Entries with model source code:

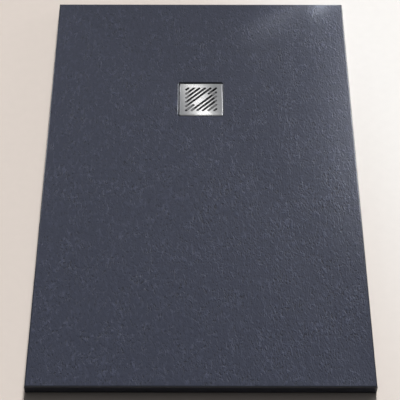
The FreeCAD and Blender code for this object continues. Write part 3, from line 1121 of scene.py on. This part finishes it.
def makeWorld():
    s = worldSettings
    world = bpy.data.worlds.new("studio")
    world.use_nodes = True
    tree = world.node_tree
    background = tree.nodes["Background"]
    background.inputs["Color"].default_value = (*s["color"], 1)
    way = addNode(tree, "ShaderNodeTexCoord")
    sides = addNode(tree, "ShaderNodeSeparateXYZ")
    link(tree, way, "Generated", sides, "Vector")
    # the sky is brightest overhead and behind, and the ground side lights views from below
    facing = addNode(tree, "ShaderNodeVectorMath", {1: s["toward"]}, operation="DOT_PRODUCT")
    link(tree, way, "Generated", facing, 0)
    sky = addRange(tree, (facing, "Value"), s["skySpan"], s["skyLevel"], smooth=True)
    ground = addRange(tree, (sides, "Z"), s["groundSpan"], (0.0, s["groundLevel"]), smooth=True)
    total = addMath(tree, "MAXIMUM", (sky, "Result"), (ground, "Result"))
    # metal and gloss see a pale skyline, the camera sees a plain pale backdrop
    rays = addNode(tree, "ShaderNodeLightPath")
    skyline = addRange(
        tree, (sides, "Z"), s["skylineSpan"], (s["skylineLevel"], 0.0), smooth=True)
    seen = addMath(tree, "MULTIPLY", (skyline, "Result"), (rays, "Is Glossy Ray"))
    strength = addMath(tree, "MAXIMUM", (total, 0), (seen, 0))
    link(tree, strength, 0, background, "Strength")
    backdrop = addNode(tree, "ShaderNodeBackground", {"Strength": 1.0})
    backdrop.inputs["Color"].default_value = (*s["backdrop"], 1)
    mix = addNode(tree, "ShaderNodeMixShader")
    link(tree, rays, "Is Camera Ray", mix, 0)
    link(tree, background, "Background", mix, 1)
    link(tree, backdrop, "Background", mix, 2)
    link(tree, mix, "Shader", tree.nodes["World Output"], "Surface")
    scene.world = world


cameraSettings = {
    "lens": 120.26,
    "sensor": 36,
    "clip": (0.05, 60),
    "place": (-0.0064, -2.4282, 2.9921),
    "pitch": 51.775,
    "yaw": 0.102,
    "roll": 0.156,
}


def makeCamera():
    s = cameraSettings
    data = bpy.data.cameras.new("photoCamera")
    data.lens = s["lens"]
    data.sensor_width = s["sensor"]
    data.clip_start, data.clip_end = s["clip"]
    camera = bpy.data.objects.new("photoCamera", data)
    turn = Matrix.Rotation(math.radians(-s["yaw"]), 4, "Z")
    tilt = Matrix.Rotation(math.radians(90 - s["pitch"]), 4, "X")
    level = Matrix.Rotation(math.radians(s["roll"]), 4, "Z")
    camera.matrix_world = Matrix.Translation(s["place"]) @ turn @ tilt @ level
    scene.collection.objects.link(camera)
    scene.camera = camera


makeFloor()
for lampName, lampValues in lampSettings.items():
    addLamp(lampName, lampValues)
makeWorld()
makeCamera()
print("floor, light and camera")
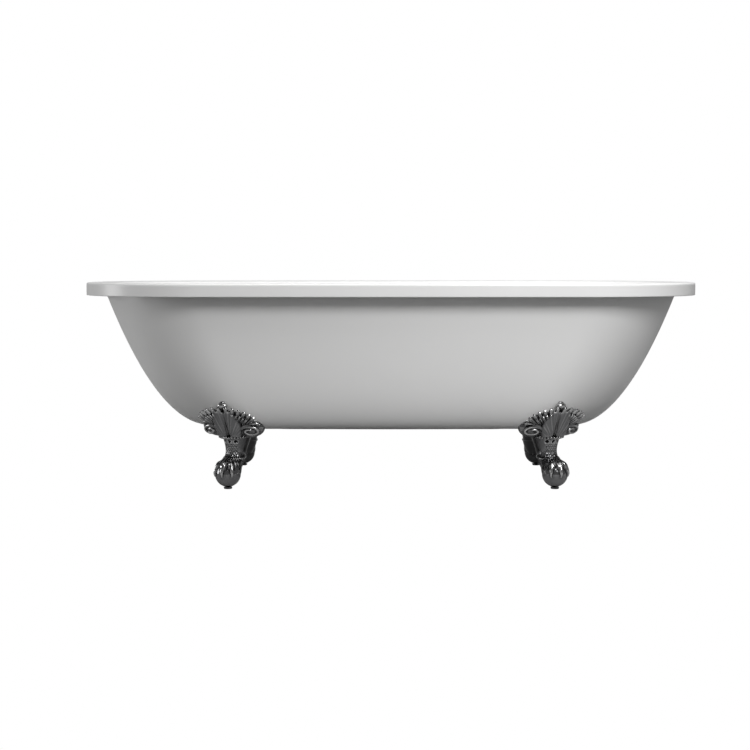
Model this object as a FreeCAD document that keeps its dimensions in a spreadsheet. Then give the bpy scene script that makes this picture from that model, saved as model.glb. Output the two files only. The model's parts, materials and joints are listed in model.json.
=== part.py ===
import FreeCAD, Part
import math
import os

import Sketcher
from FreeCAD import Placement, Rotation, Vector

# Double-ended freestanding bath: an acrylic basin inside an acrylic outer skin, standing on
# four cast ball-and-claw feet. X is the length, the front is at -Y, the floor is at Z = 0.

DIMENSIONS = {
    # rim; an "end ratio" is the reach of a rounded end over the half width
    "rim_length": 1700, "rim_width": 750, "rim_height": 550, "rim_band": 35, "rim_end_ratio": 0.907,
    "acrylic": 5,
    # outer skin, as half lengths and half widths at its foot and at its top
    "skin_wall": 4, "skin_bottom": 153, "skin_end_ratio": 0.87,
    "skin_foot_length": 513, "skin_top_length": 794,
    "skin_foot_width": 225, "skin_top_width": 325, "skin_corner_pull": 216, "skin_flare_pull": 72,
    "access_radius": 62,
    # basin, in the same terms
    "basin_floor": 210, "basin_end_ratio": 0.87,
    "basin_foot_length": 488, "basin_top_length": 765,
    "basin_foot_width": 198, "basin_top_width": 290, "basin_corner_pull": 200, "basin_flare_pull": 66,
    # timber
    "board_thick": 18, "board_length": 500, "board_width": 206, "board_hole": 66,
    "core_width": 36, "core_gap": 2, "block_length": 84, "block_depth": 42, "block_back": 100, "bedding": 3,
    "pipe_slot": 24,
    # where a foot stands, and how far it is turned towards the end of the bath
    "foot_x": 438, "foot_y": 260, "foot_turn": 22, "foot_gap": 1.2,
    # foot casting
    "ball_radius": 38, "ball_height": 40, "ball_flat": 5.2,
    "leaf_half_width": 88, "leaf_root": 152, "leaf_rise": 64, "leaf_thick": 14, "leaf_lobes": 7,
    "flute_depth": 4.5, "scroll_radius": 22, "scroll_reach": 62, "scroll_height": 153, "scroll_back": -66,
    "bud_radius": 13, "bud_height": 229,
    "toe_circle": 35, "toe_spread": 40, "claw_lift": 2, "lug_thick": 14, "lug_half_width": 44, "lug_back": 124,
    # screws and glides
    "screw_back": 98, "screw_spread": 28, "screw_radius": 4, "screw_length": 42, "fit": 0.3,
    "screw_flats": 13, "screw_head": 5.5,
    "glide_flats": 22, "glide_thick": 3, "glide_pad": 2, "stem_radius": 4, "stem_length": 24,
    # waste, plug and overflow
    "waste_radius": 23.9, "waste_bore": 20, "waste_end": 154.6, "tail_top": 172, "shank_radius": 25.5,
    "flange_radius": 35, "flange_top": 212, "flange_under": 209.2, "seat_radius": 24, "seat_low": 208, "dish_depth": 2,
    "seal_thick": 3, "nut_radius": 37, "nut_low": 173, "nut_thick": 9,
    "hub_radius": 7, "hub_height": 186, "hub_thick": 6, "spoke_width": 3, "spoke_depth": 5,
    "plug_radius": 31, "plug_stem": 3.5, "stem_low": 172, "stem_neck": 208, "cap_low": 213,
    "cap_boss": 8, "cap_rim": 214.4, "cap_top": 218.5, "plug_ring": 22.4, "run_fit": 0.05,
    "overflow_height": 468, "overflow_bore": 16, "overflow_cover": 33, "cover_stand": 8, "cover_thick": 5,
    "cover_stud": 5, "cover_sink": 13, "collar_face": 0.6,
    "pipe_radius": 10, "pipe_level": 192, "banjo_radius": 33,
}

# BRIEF
Copy all the lines, exactly.

# WORKED SOLUTION
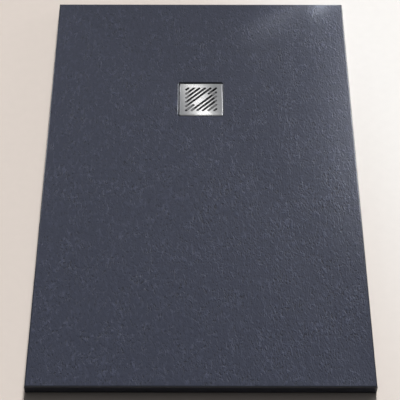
The FreeCAD and Blender code for this object continues. Write part 3, from line 1121 of scene.py on. This part finishes it.
def makeWorld():
    s = worldSettings
    world = bpy.data.worlds.new("studio")
    world.use_nodes = True
    tree = world.node_tree
    background = tree.nodes["Background"]
    background.inputs["Color"].default_value = (*s["color"], 1)
    way = addNode(tree, "ShaderNodeTexCoord")
    sides = addNode(tree, "ShaderNodeSeparateXYZ")
    link(tree, way, "Generated", sides, "Vector")
    # the sky is brightest overhead and behind, and the ground side lights views from below
    facing = addNode(tree, "ShaderNodeVectorMath", {1: s["toward"]}, operation="DOT_PRODUCT")
    link(tree, way, "Generated", facing, 0)
    sky = addRange(tree, (facing, "Value"), s["skySpan"], s["skyLevel"], smooth=True)
    ground = addRange(tree, (sides, "Z"), s["groundSpan"], (0.0, s["groundLevel"]), smooth=True)
    total = addMath(tree, "MAXIMUM", (sky, "Result"), (ground, "Result"))
    # metal and gloss see a pale skyline, the camera sees a plain pale backdrop
    rays = addNode(tree, "ShaderNodeLightPath")
    skyline = addRange(
        tree, (sides, "Z"), s["skylineSpan"], (s["skylineLevel"], 0.0), smooth=True)
    seen = addMath(tree, "MULTIPLY", (skyline, "Result"), (rays, "Is Glossy Ray"))
    strength = addMath(tree, "MAXIMUM", (total, 0), (seen, 0))
    link(tree, strength, 0, background, "Strength")
    backdrop = addNode(tree, "ShaderNodeBackground", {"Strength": 1.0})
    backdrop.inputs["Color"].default_value = (*s["backdrop"], 1)
    mix = addNode(tree, "ShaderNodeMixShader")
    link(tree, rays, "Is Camera Ray", mix, 0)
    link(tree, background, "Background", mix, 1)
    link(tree, backdrop, "Background", mix, 2)
    link(tree, mix, "Shader", tree.nodes["World Output"], "Surface")
    scene.world = world


cameraSettings = {
    "lens": 120.26,
    "sensor": 36,
    "clip": (0.05, 60),
    "place": (-0.0064, -2.4282, 2.9921),
    "pitch": 51.775,
    "yaw": 0.102,
    "roll": 0.156,
}


def makeCamera():
    s = cameraSettings
    data = bpy.data.cameras.new("photoCamera")
    data.lens = s["lens"]
    data.sensor_width = s["sensor"]
    data.clip_start, data.clip_end = s["clip"]
    camera = bpy.data.objects.new("photoCamera", data)
    turn = Matrix.Rotation(math.radians(-s["yaw"]), 4, "Z")
    tilt = Matrix.Rotation(math.radians(90 - s["pitch"]), 4, "X")
    level = Matrix.Rotation(math.radians(s["roll"]), 4, "Z")
    camera.matrix_world = Matrix.Translation(s["place"]) @ turn @ tilt @ level
    scene.collection.objects.link(camera)
    scene.camera = camera


makeFloor()
for lampName, lampValues in lampSettings.items():
    addLamp(lampName, lampValues)
makeWorld()
makeCamera()
print("floor, light and camera")
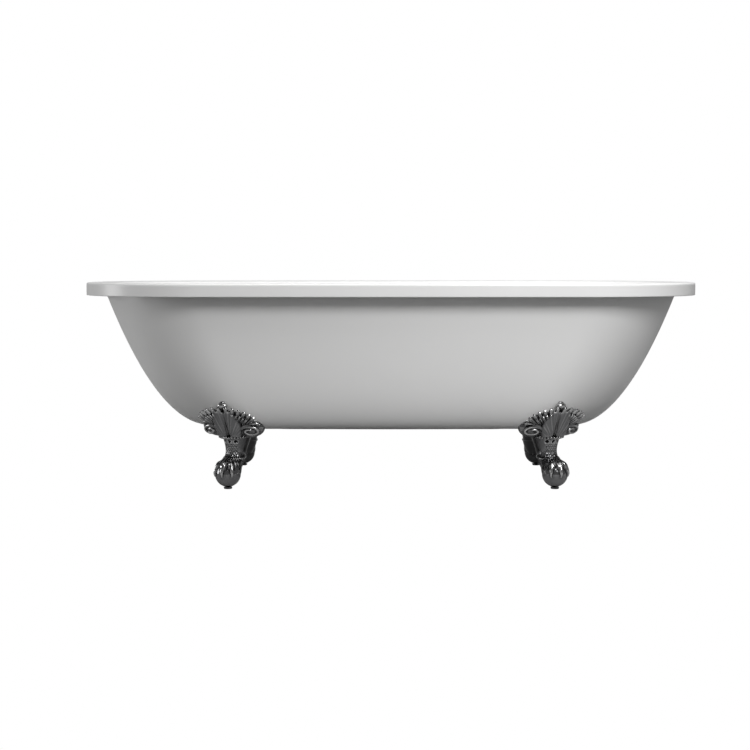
Model this object as a FreeCAD document that keeps its dimensions in a spreadsheet. Then give the bpy scene script that makes this picture from that model, saved as model.glb. Output the two files only. The model's parts, materials and joints are listed in model.json.
=== part.py ===
import FreeCAD, Part
import math
import os

import Sketcher
from FreeCAD import Placement, Rotation, Vector

# Double-ended freestanding bath: an acrylic basin inside an acrylic outer skin, standing on
# four cast ball-and-claw feet. X is the length, the front is at -Y, the floor is at Z = 0.

DIMENSIONS = {
    # rim; an "end ratio" is the reach of a rounded end over the half width
    "rim_length": 1700, "rim_width": 750, "rim_height": 550, "rim_band": 35, "rim_end_ratio": 0.907,
    "acrylic": 5,
    # outer skin, as half lengths and half widths at its foot and at its top
    "skin_wall": 4, "skin_bottom": 153, "skin_end_ratio": 0.87,
    "skin_foot_length": 513, "skin_top_length": 794,
    "skin_foot_width": 225, "skin_top_width": 325, "skin_corner_pull": 216, "skin_flare_pull": 72,
    "access_radius": 62,
    # basin, in the same terms
    "basin_floor": 210, "basin_end_ratio": 0.87,
    "basin_foot_length": 488, "basin_top_length": 765,
    "basin_foot_width": 198, "basin_top_width": 290, "basin_corner_pull": 200, "basin_flare_pull": 66,
    # timber
    "board_thick": 18, "board_length": 500, "board_width": 206, "board_hole": 66,
    "core_width": 36, "core_gap": 2, "block_length": 84, "block_depth": 42, "block_back": 100, "bedding": 3,
    "pipe_slot": 24,
    # where a foot stands, and how far it is turned towards the end of the bath
    "foot_x": 438, "foot_y": 260, "foot_turn": 22, "foot_gap": 1.2,
    # foot casting
    "ball_radius": 38, "ball_height": 40, "ball_flat": 5.2,
    "leaf_half_width": 88, "leaf_root": 152, "leaf_rise": 64, "leaf_thick": 14, "leaf_lobes": 7,
    "flute_depth": 4.5, "scroll_radius": 22, "scroll_reach": 62, "scroll_height": 153, "scroll_back": -66,
    "bud_radius": 13, "bud_height": 229,
    "toe_circle": 35, "toe_spread": 40, "claw_lift": 2, "lug_thick": 14, "lug_half_width": 44, "lug_back": 124,
    # screws and glides
    "screw_back": 98, "screw_spread": 28, "screw_radius": 4, "screw_length": 42, "fit": 0.3,
    "screw_flats": 13, "screw_head": 5.5,
    "glide_flats": 22, "glide_thick": 3, "glide_pad": 2, "stem_radius": 4, "stem_length": 24,
    # waste, plug and overflow
    "waste_radius": 23.9, "waste_bore": 20, "waste_end": 154.6, "tail_top": 172, "shank_radius": 25.5,
    "flange_radius": 35, "flange_top": 212, "flange_under": 209.2, "seat_radius": 24, "seat_low": 208, "dish_depth": 2,
    "seal_thick": 3, "nut_radius": 37, "nut_low": 173, "nut_thick": 9,
    "hub_radius": 7, "hub_height": 186, "hub_thick": 6, "spoke_width": 3, "spoke_depth": 5,
    "plug_radius": 31, "plug_stem": 3.5, "stem_low": 172, "stem_neck": 208, "cap_low": 213,
    "cap_boss": 8, "cap_rim": 214.4, "cap_top": 218.5, "plug_ring": 22.4, "run_fit": 0.05,
    "overflow_height": 468, "overflow_bore": 16, "overflow_cover": 33, "cover_stand": 8, "cover_thick": 5,
    "cover_stud": 5, "cover_sink": 13, "collar_face": 0.6,
    "pipe_radius": 10, "pipe_level": 192, "banjo_radius": 33,
}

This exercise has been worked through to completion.